- Published on
La primera gran guerra mundial social (IV) - Los rusos llevan 300 años con la mentalidad imperialista europea
- Authors
- Name
- Tom Luigers
- @tluigers
A diferencia de lo que piensa la mayoría del planeta, Rusia es una nación territorialmente muy pequeña. Lo sé, el mapamundi dice todo lo contrario y el vulgo repite neciamente que es la más grande del planeta porque abarca sobre el mapa desde Europa hasta el Asia. Pero la realidad es que la inmensa mayoría de la población rusa, se encuentra “del lado” europeo, es decir cerca de las fronteras de Europa. Tras mil años de existencia, el 90% de su territorio son estepas en las que no crece ni la tundra ártica, unas regiones tan habitadas cómo la luna. Su mar, es el más difícil del planeta atrapado entre el frío Ártico, las ballenas y los osos polares, quien se atreve a extraer bacalao es un osado hombre curtido, muy alejado de los extremos más cálidos y aptos como lugar de veraneo.
El secreto aquí es que a los europeos no nos gusta que eso se cuente así. Pero desde que Pedro El Grande unificó a todas las Rusias, desde 1721 han sido europeas. Guste o no el imperio ruso ha gobernado sobre partes de Polonia, Ucrania, Bielorrusia y no pocas partes de Europa, pero lo ha hecho siendo europeos.
Así que dejémonos de sutilezas. A la llegada del siglo XX, los imperios británico, alemán y ruso, estaban gobernados por primos hermanos y todos pertenecían a la familia de la reina Victoria porque sus troncos paternos habían sido sus nietos. La famosa María Románova, consorte del Zar anterior, en realidad se llamaba Dagmar y era la princesa de Dinamarca, cuya hermana Alejandra se casó con el Rey de Inglaterra. Es así como todos, pertenecían a un mismo linaje.
Por esta razón, presentar a los rusos como los bárbaros mongoles o asiáticos devenidos en vecinos es una falacia que se esconde tras ese universo fantástico creado por los historiadores selectivos y en especial por los políticos. Los rusos llevan 300 años con la mentalidad imperialista europea y por allí es donde debemos comenzar. Pero antes, ubiquémonos en su gran vergüenza como lo hicimos cuando los alemanes fueron arrodillados por los otros imperios en Versalles.
La imagen de un último mariscal de la Unión Soviética como Dmitry Yazov ya dice mucho por sí misma. Ser el último de su especie conlleva, además de cierta nostalgia, una pesada carga de vergüenza. Pero Yazov no solo será recordado por haber intentado dar el golpe de Estado contra Gorbachov, sino por haber sido responsabilizado en general, por sus tropas y enemigos, por haberlos hecho pasar penurias y hambruna.
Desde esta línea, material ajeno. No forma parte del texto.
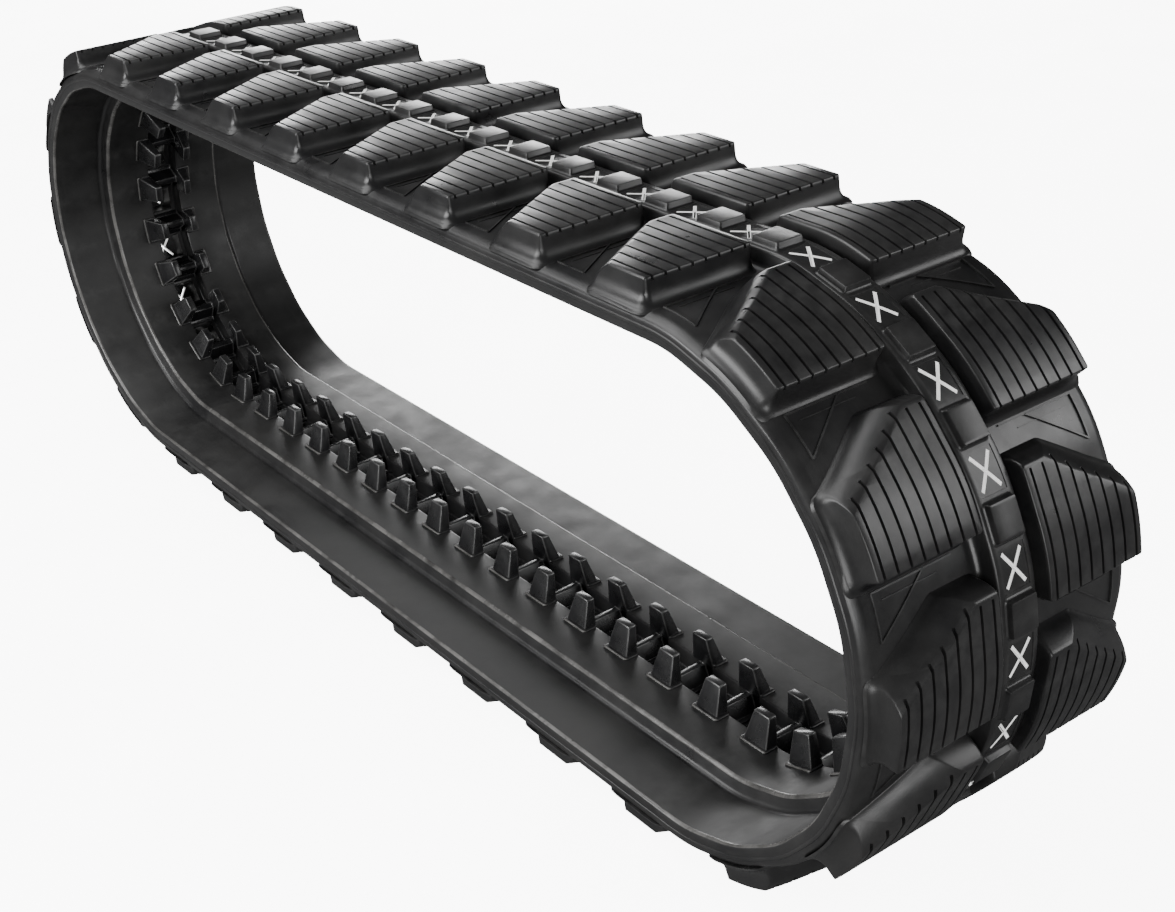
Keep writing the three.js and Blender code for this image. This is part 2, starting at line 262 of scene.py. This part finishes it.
def cut_grooves(mesh):
    """Cuts the fine grooves that run along the band on the ground face of a lug."""
    body = object_from(mesh, "lug_blank")
    cutter = bmesh.new()
    for y in GROOVES:
        near, far, end = y - GROOVE_HALF, y + GROOVE_HALF, groove_end(y)
        ring = [(-9.0, near), (end, near), (end, far), (-9.0, far)]
        loft(cutter, [[(s, w, h) for s, w in ring] for h in (LUG_TOP - 3.0, LUG_TOP + GROOVE_DEPTH)])
    bmesh.ops.recalc_face_normals(cutter, faces=cutter.faces)
    tool = object_from(cutter, "groove_cutter")
    cut = body.modifiers.new("grooves", "BOOLEAN")
    cut.operation, cut.object, cut.solver = "DIFFERENCE", tool, "EXACT"
    done = bpy.data.meshes.new_from_object(body.evaluated_get(bpy.context.evaluated_depsgraph_get()))
    out = bmesh.new()
    out.from_mesh(done)
    for thing in (body, tool):
        bpy.data.objects.remove(thing)
    return out


def object_from(mesh, name):
    data = bpy.data.meshes.new(name)
    mesh.to_mesh(data)
    mesh.free()
    thing = bpy.data.objects.new(name, data)
    bpy.context.scene.collection.objects.link(thing)
    bpy.context.view_layer.update()
    return thing


# Slot 1 is a pale glowing ring painted round each slit; slot 2 is a lighter finish painted as a highlight on
# rounded edges.
PAINTED_GLOW_SLOT, PAINTED_HIGHLIGHT_SLOT, INNER_SLOT = 1, 2, 3      # slot 0 is the tread rubber
PATH_SIDE = 5               # the raised strip that the rollers run on
WING_SIDE = 13              # the flat inner face of the band beside the roller path
# Sides 6 to 8 (the rounded edge of the step down from the roller path) and 14 to 15 (the rounded outer edge of
# the wing) take the lighter finish as a painted highlight.
BAND_FINISHES = {6: PAINTED_HIGHLIGHT_SLOT, 7: PAINTED_HIGHLIGHT_SLOT, 8: PAINTED_HIGHLIGHT_SLOT, 14: PAINTED_HIGHLIGHT_SLOT, 15: PAINTED_HIGHLIGHT_SLOT,
                 PATH_SIDE: INNER_SLOT, WING_SIDE: INNER_SLOT}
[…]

El último mariscal fue el encargado de eliminar a 1.200 generales de carrera (Barylski-1998), pero a su vez enfrentado a la vergüenza de desmantelar frente a sus temibles enemigos yanquis, buena parte de su arsenal nuclear disuasivo. Si hay algo que asemeja al Tratado de Versalles, fue el hecho de que los subordinados vieran hasta a los Héroes de la Unión Soviética vender sus pertenencias preciadas para llevarse la comida a la boca. A orgullosos generales, vendiendo cacharros bélicos al tercer mundo, convertidos en hampones de poca monta.
A partir de allí vieron cómo se desmantelaba su imperio y salían uno tras otro sus viejos feudos, pero el asunto no quedaba allí. El enemigo, la santa alianza imperial europea a la que mal llaman Organización del Tratado del Atlántico Norte (OTAN), ahora se expandía a lo largo y ancho del hemisferio. ¿Alguna vez existió un Pacto de Varsovia? Ahora tenían frente a ellos a una Polonia que fue la primera en aliarse a sus adversarios en marzo de 1999 y para colmo lo hicieron con Hungría y Checoslovaquia. A partir de allí la alianza imperialista continuó su expansión hasta llegar al borde de las fronteras con los siguientes nueve países, que eran nada menos que la antigua Unión Soviética.